Of course, ‘Manannán’ was only one name or epithet for the solar god among the Irish celts. and the character appears under other guises across Europe. In fact Manannán’s character in his Irish legends is explicitly that of a shape-shifter and master of disguise. His wizardly abilities identify him with similar god-like characters such as Merlin and Wodan/Odin, as I have discussed previously. To the warlike Iron Age celts he was best-known as ‘Belenos‘ – the god to whom warriors pledged their lives in battle, and who promised them reincarnation. Under the epithet ‘Cernunnos‘, he was depicted as a fighting fertility god, with imagery redolent of the battling, rutting beast. Called ‘Esus‘ he was cultified as the branch-cutting god – another warlike image symbolic of killing, typical to the La Téne age, and a possible link to the Norse ‘Aesir’. Called ‘Teutates’ or ‘Andraste’ he was signified as a tribal ancestor-originator. As ‘Taranis‘, he was the energising regenerator whose ‘wheel’ image was an overt symbol of the sun which promised regeneration to come.
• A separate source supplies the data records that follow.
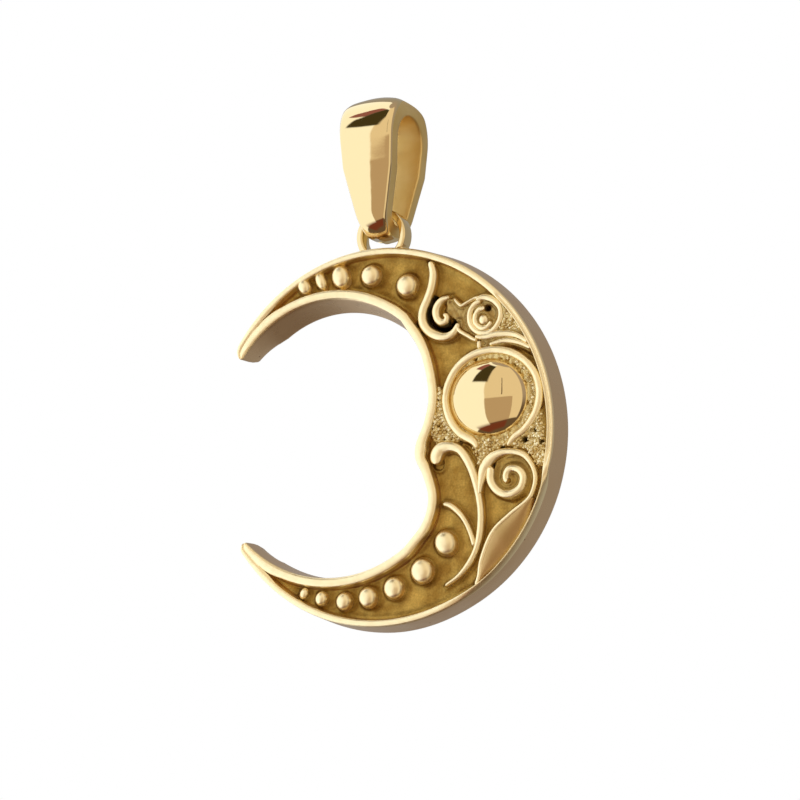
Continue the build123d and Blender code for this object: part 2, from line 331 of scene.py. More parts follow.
outer_in = inward(outer_edge, -way)
inner_in = inward(inner_edge, way)
bevel = within_span(*bevel_span)
groove = within_span(*groove_span)
outer_rim = np.minimum(outer_rim_width - bevel_narrowing * bevel, outer_rim_share * moon_width)
nose_share = np.exp(-(((stations - nose_angle) / nose_spread) ** 2))
inner_rim = np.minimum(inner_rim_width + nose_rim_gain * nose_share, inner_rim_share * moon_width)
pocket_fade = soft_step((moon_width - pocket_least) / pocket_growth)
edge_run = run_along(inner_edge)
flare_fade = np.clip(np.minimum(edge_run, edge_run[-1] - edge_run) / horn_fade, 0, 1)
upper_share = soft_step((stations - inner_flare_start) / flare_turn)
inner_flares = lower_wall_flare + (wall_flare - lower_wall_flare) * upper_share
lower_share = soft_step((outer_flare_start - stations) / flare_turn)
outer_flares = outer_flare + (lower_outer_flare - outer_flare) * lower_share


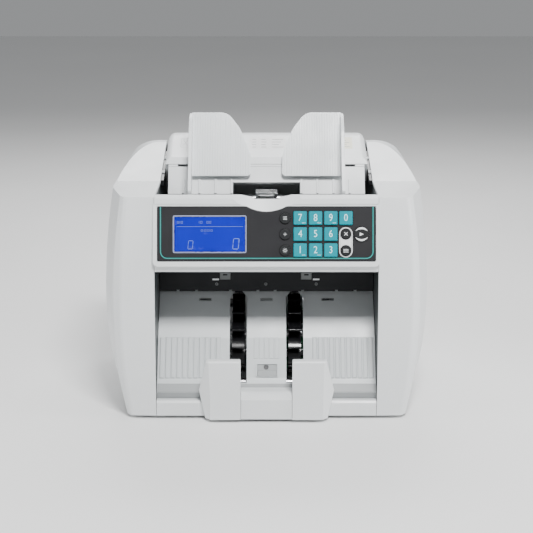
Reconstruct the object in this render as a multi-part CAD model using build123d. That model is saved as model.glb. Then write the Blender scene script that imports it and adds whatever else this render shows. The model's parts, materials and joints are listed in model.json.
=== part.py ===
"""Banknote counting machine: a desktop counter with a top-loading hopper, a tilted display
and keypad, and a front pocket that two bladed wheels stack the counted notes into.

Millimetres. +Z is up, the front faces -Y, +X is the operator's right. The origin is the centre
of the machine's footprint on the desk. Every sub-part is written to parts/NODE.step.
"""

import os
from math import acos, cos, pi, radians, sin, sqrt, tan

from build123d import *

# ---------------------------------------------------------------- housing
HALF_WIDTH = 155.0           # widest point of the side covers
REAR_Y = 120.0               # back of the side covers
POCKET_HALF = 104.0          # half the width of the stacking pocket
FOOT_HEIGHT = 3.0            # underside of the housing above the desk
LEDGE_Z = 208.0              # flat top of the side covers, beside the display
DOME_FRONT_Y = -9.0          # where the side covers start to rise towards the back
DOME_TOP_Z = 232.0
WALL = 2.6                   # moulded wall thickness
BARREL_Z = 110.0             # height at which the side covers are widest
FRONT_FOOT_Y = -109.0        # front face of the side covers at the bottom
FRONT_RADIUS = 837.0         # long arc of the front face, seen from the side
INNER_HALF = 103.6           # half width of the mouldings held between the side covers
REAR_PANEL_Y = 115.4
REAR_PANEL_TOP = 188.0

# ---------------------------------------------------------------- display panel
PANEL_TILT = 15.0            # degrees back from vertical
PANEL_CENTRE = (0.0, -93.2, 176.0)
BEZEL_HALF = 105.0
BEZEL_LOW, BEZEL_HIGH = -30.6, 27.9
OVERLAY_HALF, OVERLAY_LOW, OVERLAY_HIGH = 101.0, -25.7, 25.1
OVERLAY_DEPTH = 0.6
SCREEN = (-85.7, -19.2, -17.2, 16.1)      # display opening: x0, x1, v0, v1
SCOOP_RADIUS, SCOOP_DIP, SCOOP_LOW, SCOOP_HALF = 85.4, 25.0, 19.2, 48.0
BEAM_LOW_Z = 140.8           # underside of the beam over the pocket
KEY_W, KEY_H = 12.3, 12.8
KEY_RISE = 1.2               # key top above the bezel face
KEY_GAP = 0.15
KEY_COLUMNS = (31.05, 45.2, 59.3, 73.2)
KEY_ROWS = (14.35, -0.45, -15.25)
KEYPAD = (("7", "8", "9", "0"), ("4", "5", "6", None), ("1", "2", "3", None))
ROUND_KEYS = {               # x, v, radius
    "key_mode": (17.1, 14.2, 5.1),
    "key_add": (17.1, -0.6, 5.1),
    "key_uv": (17.1, -15.5, 5.1),
    "key_clear": (73.2, -0.2, 5.0),
    "key_batch": (73.2, -15.8, 5.0),
    "key_start": (87.6, -0.5, 6.9),
}

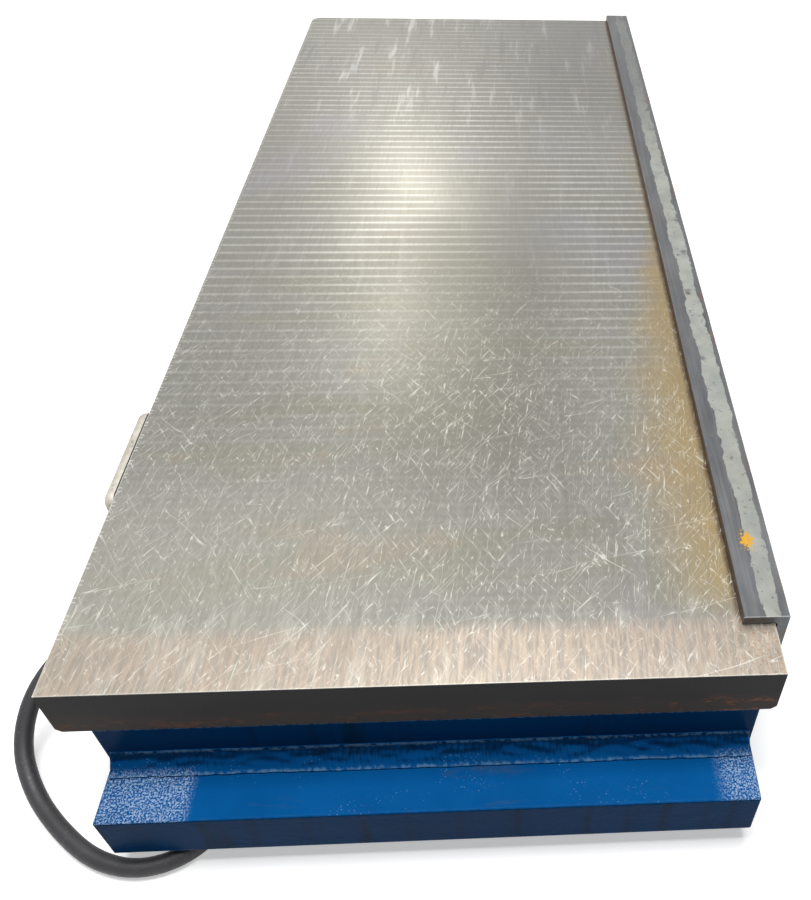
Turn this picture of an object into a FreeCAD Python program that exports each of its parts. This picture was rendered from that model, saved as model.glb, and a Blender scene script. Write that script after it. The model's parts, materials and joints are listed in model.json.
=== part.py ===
"""Electromagnetic chuck: laminated pole plate on a welded housing, with a side stop rail,
a terminal box and a rubber supply cable.

Millimetres. X runs across the chuck, Y along it from the ledge end with the cable, Z up.
The origin is the middle of the footprint, on the surface that the seating strips stand on.
"""
import FreeCAD, Part
import math
import os
import re

import Sketcher

Vector = FreeCAD.Vector

# Driving dimensions: name, value, meaning.
SIZES = [
    ("plate_width", 406.4, "pole plate across"),
    ("plate_length", 1016, "pole plate along"),
    ("plate_thick", 36.5, "pole plate depth"),
    ("plate_chamfer", 3, "lower long edges of the pole plate"),
    ("far_corner", 12, "rounded upright corners at the far end of the pole plate"),
    ("pole_pitch", 12.7, "from one separator to the next"),
    ("separator_thick", 3.2, "non-magnetic separator"),
    ("end_block_least", 36, "shortest end block, with half a separator"),
    ("relief_depth", 2, "relief under a bar over the core it must not touch"),
    ("relief_side", 8, "relief beyond each side of the core"),
    ("body_width", 378, "housing and base across"),
    ("body_offset", 4.6, "housing to the right of the pole plate's middle"),
    ("wall_height", 35, "housing walls"),
    ("side_wall", 12.7, "side wall thickness"),
    ("end_wall", 19, "end wall thickness"),
    ("base_thick", 37.5, "base plate"),
    ("ledge", 38.1, "clamping ledge beyond the pole plate"),
    ("edge_break", 1.5, "rounded edges of the base plate"),
    ("weld_leg", 12, "fillet weld at the foot of an end wall"),
    ("weld_crown", 7.2, "crest of the weld out from the wall, and up from the ledge"),
    ("weld_round", 9.6, "rounding of that crest"),
    ("strip_height", 16, "seating strip"),
    ("strip_width", 40, "seating strip"),
    ("strip_end_inset", 96, "seating strip from the end of the base"),
    ("strip_inset", 4, "seating strip from the side of the base"),
    ("strip_screw_inset", 60, "end screws from the ends of a seating strip"),
    ("core_corner", 12, "rounded upright corners of a core"),
    ("core_bolt_inset", 70, "end bolts from the ends of a core"),
    ("collar_thick", 2, "insulating collar round a core"),
    ("coil_width", 36, "winding, from the collar outwards"),
    ("coil_side_room", 12, "resin on each side of a winding"),
    ("coil_end_room", 21, "resin between a winding and an end wall"),
    ("liner_thick", 2, "insulating sheet above and below a winding"),
    ("bolt_size", 10, "M10 cap screws"),
    ("bolt_head_size", 16, "their heads"),
    ("bolt_head", 10, "height of their heads"),
    ("bolt_socket", 8, "across the flats of their sockets"),
    ("bolt_sink", 11, "depth of their counterbores"),
    ("bolt_grip", 20, "thread engaged in the piece they hold"),
    ("end_bolt_step", 120, "between the bolts of an end block"),
    ("screw_size", 6, "M6 cap screws"),
    ("screw_head_size", 10, "their heads"),
    ("screw_head", 6, "height of their heads"),
    ("screw_socket", 5, "across the flats of their sockets"),
    ("screw_sink", 7, "depth of their counterbores"),
    ("screw_grip", 10, "thread engaged in the piece they hold"),
    ("thread_gap", 0.1, "between a thread and its hole, at the side"),
    ("hole_gap", 0.4, "between a shank and its through hole, at the side"),
    ("tip_gap", 2, "beyond the tip of a thread in a blind hole"),
    ("rail_thick", 6.35, "steel angle of the stop rail"),
    ("rail_leg", 27.1, "leg that lies on the pole plate"),
    ("rail_drop", 30.5, "leg that hangs beside the pole plate"),
    ("rail_gap", 1.5, "spacers between the hanging leg and the plate"),
    ("rail_start", 34, "rail from the near end of the pole plate"),
    ("rail_root", 1.5, "radius inside the angle"),
    ("rail_tip", 1, "radius on the leg that lies on the plate"),
    ("rail_land", 0.3, "land that the rail lies on, above the ground face beside it"),
    ("rail_first_bar", 6, "bar that the first rail screw enters, an even number"),
    ("rail_bar_step", 16, "bars from one rail screw to the next, an even number"),
    ("rail_screw_drop", 12, "rail screws below the work face"),
    ("sunk_head_size", 12, "countersunk head of a rail screw"),
    ("sunk_socket", 4, "across the flats of its socket"),
    ("sunk_socket_depth", 3, "depth of its socket"),
    ("spacer_size", 14, "spacer round a rail screw"),
    ("box_front", 180, "terminal box from the near end of the pole plate"),
    ("box_length", 98, "terminal box along the housing"),
    ("box_depth", 42, "terminal box out from the housing"),
    ("box_height", 58, "terminal box"),
    ("box_drop", 3, "terminal box below the pole plate"),
    ("box_wall", 5, "its walls"),
    ("box_back", 6, "its back wall"),
    ("box_corner", 8, "its rounded corners"),
    ("box_boss", 10, "solid corners that take the cover screws"),
    ("box_screw_inset", 20, "fixing screws from the ends of the box"),
    ("box_screw_low", 14, "lower fixing screws from the bottom of the box"),
    ("box_screw_high", 44, "upper fixing screws from the bottom of the box"),
    ("cover_thick", 8, "terminal box cover"),
    ("cover_round", 6, "rounded rim of the cover"),
    ("gasket_thick", 1.5, "cover gasket"),
    ("pin_screw_size", 4, "M4 cover screws"),
    ("pin_screw_head_size", 7, "their heads"),
    ("pin_screw_head", 4, "height of their heads"),
    ("pin_screw_socket", 3, "across the flats of their sockets"),
    ("pin_screw_inset", 8, "cover screws from the sides of the box"),
    ("pin_screw_grip", 10, "thread engaged in the box"),
    ("tail_inside", 12, "cable inside the box"),
    ("bushing_size", 14, "bushing for the coil leads"),
    ("bushing_bore", 8, "its bore"),
    ("bushing_flange", 18, "its flange"),
    ("bushing_flange_thick", 2, "its flange"),
    ("block_length", 38, "terminal block"),
    ("block_height", 14, "terminal block"),
    ("block_depth", 13, "terminal block out from the back wall"),
    ("block_low", 6, "terminal block above the box floor"),
    ("block_slot", 12, "width of a terminal"),
    ("block_step", 17, "between the terminals"),
    ("block_skin", 1, "left behind the threads of the terminals"),
    ("block_rib", 5, "height of the ribs beside a terminal"),
    ("lead_size", 2.6, "insulated leads"),
    ("cable_size", 11, "supply cable"),
    ("gland_high", 29, "gland above the box bottom"),
    ("gland_out", 28, "gland from the back of the box"),
    ("gland_thread", 20, "gland thread through the box wall"),
    ("gland_hexagon", 24, "gland across the flats"),
    ("gland_flange", 5, "gland hexagon"),
    ("gland_spigot", 17, "thread under the gland nut"),
    ("gland_spigot_length", 8, "its length"),
    ("nut_length", 14, "gland nut"),
    ("nut_wall", 2, "its wall round the thread"),
    ("nut_bevel", 1, "its bevelled outer end"),
    ("nut_inset", 0.5, "its grips from its inner end"),
    ("nut_mouth", 2, "its mouth inside the foot of the strain relief"),
    ("seal_length", 3, "rubber seal in the gland nut"),
    ("locknut_thick", 4, "gland nut inside the box"),
    ("boot_length", 24, "tapered strain relief"),
    ("boot_base", 17, "strain relief at the gland"),
    ("boot_mouth", 13.4, "strain relief at the cable"),
    ("cable_gap", 0.1, "between the cable and what it passes through"),
    ("coil_turn", 136, "outer turn of the stored cable, at the middle of the cable"),
    ("coil_middle_x", 13, "middle of the stored cable"),
    ("coil_middle_y", 640, "middle of the stored cable"),
    ("coil_rim", 5, "rounding of the stored coil"),
    ("coil_stub", 45, "cable that leaves the stored coil in a straight line"),
    ("tie_thick", 1, "strap round the stored cable"),
    ("tie_width", 12, "strap round the stored cable"),
    ("tie_gap", 0.4, "between the strap and the cable, at the sides"),
    ("plug_length", 52, "plug body"),
    ("plug_size", 32, "plug body across"),
    ("plug_neck", 16, "plug at the cable"),
    ("plug_swell", 9, "radius at the end of the neck"),
    ("plug_neck_length", 15.6, "neck"),
    ("plug_flare", 23.4, "from the cable to the full size"),
    ("plug_round", 2, "bevelled face"),
    ("blade_length", 17.5, "plug blades"),
    ("blade_width", 6.4, "plug blades"),
    ("blade_thick", 1.6, "plug blades"),
    ("blade_spacing", 12.7, "between the blades"),
    ("pin_size", 4.8, "earth pin"),
    ("pin_length", 20.5, "earth pin"),
    ("pin_offset", 9.5, "earth pin from the middle"),
]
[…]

Under christianity he became represented as the warrior-angel St Michael, Christianised as ‘Malo‘, ‘Mel’ or a multitude of other saints, and demonised as any number of legendary pseudo-historic evil kings, giants, goblins and devils. Due to the weaving of Roman paganism into continental and British celtic cultures, he was deeply buried in layers of syncretism, of which christianity was the most recent incarnation. Whatever guise the god took, he kept his most complete and fascinating literary and mythological identity in Ireland’s Manannán: the Atlantic otherworld solar god.